* [DO THIS]: Each line of the material must be returned exactly.

* [DATASET EXCERPT]:
|---|

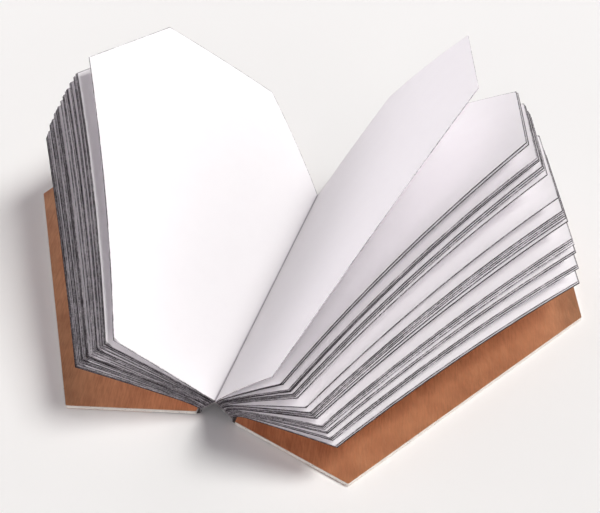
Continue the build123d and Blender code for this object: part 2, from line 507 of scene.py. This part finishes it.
def noise(tree, vector, scale, detail=3.0, roughness=0.55):
    """A Noise Texture's value, about 0.5 on average."""
    node = add(tree, "ShaderNodeTexNoise", {"Vector": vector, "Scale": scale, "Detail": detail,
                                            "Roughness": roughness})
    return node.outputs["Fac"]


def bump(tree, height, distance, strength=1.0):
    """A bump normal from a height between 0 and 1, worth the given distance."""
    node = add(tree, "ShaderNodeBump", {"Strength": strength, "Distance": distance,
                                        "Height": height})
    return node.outputs["Normal"]


print("node helpers", [helper.__name__ for helper in (add, calc, mix_colour, ramp, noise, bump)])

# %% [markdown]
# ## Helpers for groups
# An effect that more than one material uses is a node group with named inputs and outputs, like a
# function. Each material starts as a Principled BSDF, which describes one surface by its colour,
# roughness, metal share and the like.

# %% Group and material helpers
def new_group(name, inputs, outputs):
    """An empty node group. inputs are (name, kind, value), outputs are (name, kind)."""
    group = bpy.data.node_groups.new(name, "ShaderNodeTree")
    for label, kind, value in inputs:
        socket = group.interface.new_socket(label, in_out="INPUT", socket_type=kind)
        if value is not None:
            socket.default_value = value
    for label, kind in outputs:
        group.interface.new_socket(label, in_out="OUTPUT", socket_type=kind)
    return group, group.nodes.new("NodeGroupInput").outputs, group.nodes.new("NodeGroupOutput")


def use_group(tree, group, inputs):
    """Places a group in a material and gives back its outputs."""
    node = add(tree, "ShaderNodeGroup", node_tree=group)
    for label, value in inputs.items():
        if isinstance(value, bpy.types.NodeSocket):
            tree.links.new(value, node.inputs[label])
        else:
            node.inputs[label].default_value = value
    return node.outputs


def new_material(name):
    """A material with an empty tree but for its Principled BSDF and output."""
    material = bpy.data.materials.new(name)
    material.use_nodes = True
    tree = material.node_tree
    return material, tree, tree.nodes["Principled BSDF"]


print("helpers for groups and materials", new_group.__name__, use_group.__name__, new_material.__name__)

# %% [markdown]
# ## Graphite
# The cut edges of the leaves were rubbed with a soft pencil. The rub is dark grey, uneven along
# each edge, heavier on some leaves than on others, and broken by specks of bare paper. The group
# gives how much graphite lies at a point: an amount, plus one number a leaf, plus streaks, strokes
# and specks, which are noises of three sizes. The amount decides how much bare paper is left.

# %% Graphite group
streaks = {"scale": 60.0, "roughness": 0.55, "spread": 0.12, "weight": 0.3}
strokes = {"scale": 260.0, "roughness": 0.6, "spread": 0.1, "weight": 0.25}
specks = {"scale": 1300.0, "roughness": 0.7, "spread": 0.12, "weight": 0.35}
leaf_offset = 0.0137
middle_tone = 0.6
leaf_weight = 0.6

graphite, inside, result = new_group(
    "graphite_rub",
    [("Place", "NodeSocketVector", None), ("Leaf", "NodeSocketFloat", 0.0),
     ("Amount", "NodeSocketFloat", 0.8)],
    [("Mask", "NodeSocketFloat")])
leaf_tone = add(graphite, "ShaderNodeTexWhiteNoise", {"W": inside["Leaf"]},
                noise_dimensions="1D").outputs["Value"]
shifted = add(graphite, "ShaderNodeCombineXYZ",
              {"Z": calc(graphite, "MULTIPLY", inside["Leaf"], leaf_offset)}).outputs[0]
place = add(graphite, "ShaderNodeVectorMath", {0: inside["Place"], 1: shifted},
            operation="ADD").outputs[0]
leaf_share = calc(graphite, "SUBTRACT", leaf_tone, middle_tone)
leaf_share = calc(graphite, "MULTIPLY", leaf_share, leaf_weight)
amount = calc(graphite, "ADD", inside["Amount"], leaf_share)
for layer in (streaks, strokes, specks):
    value = noise(graphite, place, layer["scale"], 2.0, layer["roughness"])
    value = ramp(graphite, value, 0.5 - layer["spread"], 0.5 + layer["spread"], -0.5, 0.5)
    value = calc(graphite, "MULTIPLY", value, layer["weight"])
    amount = calc(graphite, "ADD", amount, value)
amount = calc(graphite, "MULTIPLY", amount, 1.0, clamp=True)
graphite.links.new(amount, result.inputs["Mask"])
print("graphite group", len(graphite.nodes), "nodes")

# %% [markdown]
# ## Paper
# Heavy, smooth, uncoated white paper. Its surface has a faint fibre relief, and the white leans a
# little to violet, which shows where one page shades the next. The graphite also marks a narrow
# border of each face along the cut edge, which the distance stored on the points gives. The border
# is wider on the left stack, and the upright leaf has next to none. Where a leaf meets the back, a
# thin grey line of painted shade stands for the shadow in the crease. A little light passes through
# the paper as subsurface.

# %% Paper materials
paper_white = (0.962, 0.936, 0.96, 1)
paper_fibre = (0.948, 0.92, 0.946, 1)
graphite_grey = (0.020, 0.015, 0.019, 1)
# The bare cut edge is its paper darkened with painted shade of the gaps between the leaves.
edge_paper_and_painted_shade = (0.68, 0.62, 0.67, 1)
# Painted shade: a grey line at each leaf's root stands for the shadow in the crease.
painted_crease_shade = (0.52, 0.48, 0.53, 1)
crease_shade_core = 0.2 * mm
crease_shade_width = 1.1 * mm
fibre_scale = 2600.0
cloud_scale = 90.0
fibre_height = 0.02 * mm
graphite_height = 0.04 * mm
light_depth = 0.5 * mm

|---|

* [CORRECT OUTPUT]:
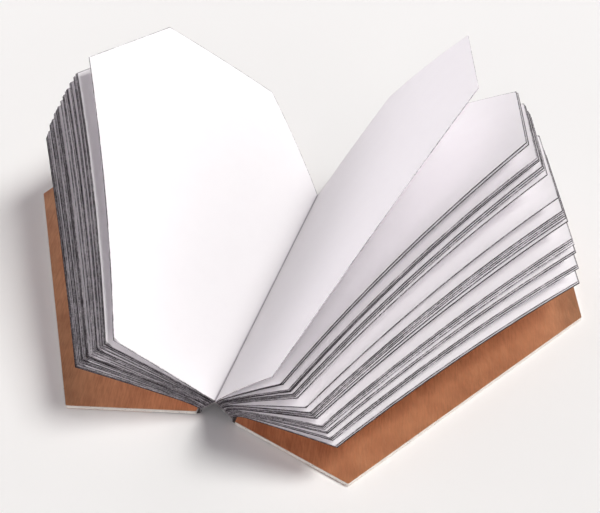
Continue the build123d and Blender code for this object: part 2, from line 507 of scene.py. This part finishes it.
def noise(tree, vector, scale, detail=3.0, roughness=0.55):
    """A Noise Texture's value, about 0.5 on average."""
    node = add(tree, "ShaderNodeTexNoise", {"Vector": vector, "Scale": scale, "Detail": detail,
                                            "Roughness": roughness})
    return node.outputs["Fac"]


def bump(tree, height, distance, strength=1.0):
    """A bump normal from a height between 0 and 1, worth the given distance."""
    node = add(tree, "ShaderNodeBump", {"Strength": strength, "Distance": distance,
                                        "Height": height})
    return node.outputs["Normal"]


print("node helpers", [helper.__name__ for helper in (add, calc, mix_colour, ramp, noise, bump)])

# %% [markdown]
# ## Helpers for groups
# An effect that more than one material uses is a node group with named inputs and outputs, like a
# function. Each material starts as a Principled BSDF, which describes one surface by its colour,
# roughness, metal share and the like.

# %% Group and material helpers
def new_group(name, inputs, outputs):
    """An empty node group. inputs are (name, kind, value), outputs are (name, kind)."""
    group = bpy.data.node_groups.new(name, "ShaderNodeTree")
    for label, kind, value in inputs:
        socket = group.interface.new_socket(label, in_out="INPUT", socket_type=kind)
        if value is not None:
            socket.default_value = value
    for label, kind in outputs:
        group.interface.new_socket(label, in_out="OUTPUT", socket_type=kind)
    return group, group.nodes.new("NodeGroupInput").outputs, group.nodes.new("NodeGroupOutput")


def use_group(tree, group, inputs):
    """Places a group in a material and gives back its outputs."""
    node = add(tree, "ShaderNodeGroup", node_tree=group)
    for label, value in inputs.items():
        if isinstance(value, bpy.types.NodeSocket):
            tree.links.new(value, node.inputs[label])
        else:
            node.inputs[label].default_value = value
    return node.outputs


def new_material(name):
    """A material with an empty tree but for its Principled BSDF and output."""
    material = bpy.data.materials.new(name)
    material.use_nodes = True
    tree = material.node_tree
    return material, tree, tree.nodes["Principled BSDF"]


print("helpers for groups and materials", new_group.__name__, use_group.__name__, new_material.__name__)

# %% [markdown]
# ## Graphite
# The cut edges of the leaves were rubbed with a soft pencil. The rub is dark grey, uneven along
# each edge, heavier on some leaves than on others, and broken by specks of bare paper. The group
# gives how much graphite lies at a point: an amount, plus one number a leaf, plus streaks, strokes
# and specks, which are noises of three sizes. The amount decides how much bare paper is left.

# %% Graphite group
streaks = {"scale": 60.0, "roughness": 0.55, "spread": 0.12, "weight": 0.3}
strokes = {"scale": 260.0, "roughness": 0.6, "spread": 0.1, "weight": 0.25}
specks = {"scale": 1300.0, "roughness": 0.7, "spread": 0.12, "weight": 0.35}
leaf_offset = 0.0137
middle_tone = 0.6
leaf_weight = 0.6

graphite, inside, result = new_group(
    "graphite_rub",
    [("Place", "NodeSocketVector", None), ("Leaf", "NodeSocketFloat", 0.0),
     ("Amount", "NodeSocketFloat", 0.8)],
    [("Mask", "NodeSocketFloat")])
leaf_tone = add(graphite, "ShaderNodeTexWhiteNoise", {"W": inside["Leaf"]},
                noise_dimensions="1D").outputs["Value"]
shifted = add(graphite, "ShaderNodeCombineXYZ",
              {"Z": calc(graphite, "MULTIPLY", inside["Leaf"], leaf_offset)}).outputs[0]
place = add(graphite, "ShaderNodeVectorMath", {0: inside["Place"], 1: shifted},
            operation="ADD").outputs[0]
leaf_share = calc(graphite, "SUBTRACT", leaf_tone, middle_tone)
leaf_share = calc(graphite, "MULTIPLY", leaf_share, leaf_weight)
amount = calc(graphite, "ADD", inside["Amount"], leaf_share)
for layer in (streaks, strokes, specks):
    value = noise(graphite, place, layer["scale"], 2.0, layer["roughness"])
    value = ramp(graphite, value, 0.5 - layer["spread"], 0.5 + layer["spread"], -0.5, 0.5)
    value = calc(graphite, "MULTIPLY", value, layer["weight"])
    amount = calc(graphite, "ADD", amount, value)
amount = calc(graphite, "MULTIPLY", amount, 1.0, clamp=True)
graphite.links.new(amount, result.inputs["Mask"])
print("graphite group", len(graphite.nodes), "nodes")

# %% [markdown]
# ## Paper
# Heavy, smooth, uncoated white paper. Its surface has a faint fibre relief, and the white leans a
# little to violet, which shows where one page shades the next. The graphite also marks a narrow
# border of each face along the cut edge, which the distance stored on the points gives. The border
# is wider on the left stack, and the upright leaf has next to none. Where a leaf meets the back, a
# thin grey line of painted shade stands for the shadow in the crease. A little light passes through
# the paper as subsurface.

# %% Paper materials
paper_white = (0.962, 0.936, 0.96, 1)
paper_fibre = (0.948, 0.92, 0.946, 1)
graphite_grey = (0.020, 0.015, 0.019, 1)
# The bare cut edge is its paper darkened with painted shade of the gaps between the leaves.
edge_paper_and_painted_shade = (0.68, 0.62, 0.67, 1)
# Painted shade: a grey line at each leaf's root stands for the shadow in the crease.
painted_crease_shade = (0.52, 0.48, 0.53, 1)
crease_shade_core = 0.2 * mm
crease_shade_width = 1.1 * mm
fibre_scale = 2600.0
cloud_scale = 90.0
fibre_height = 0.02 * mm
graphite_height = 0.04 * mm
light_depth = 0.5 * mm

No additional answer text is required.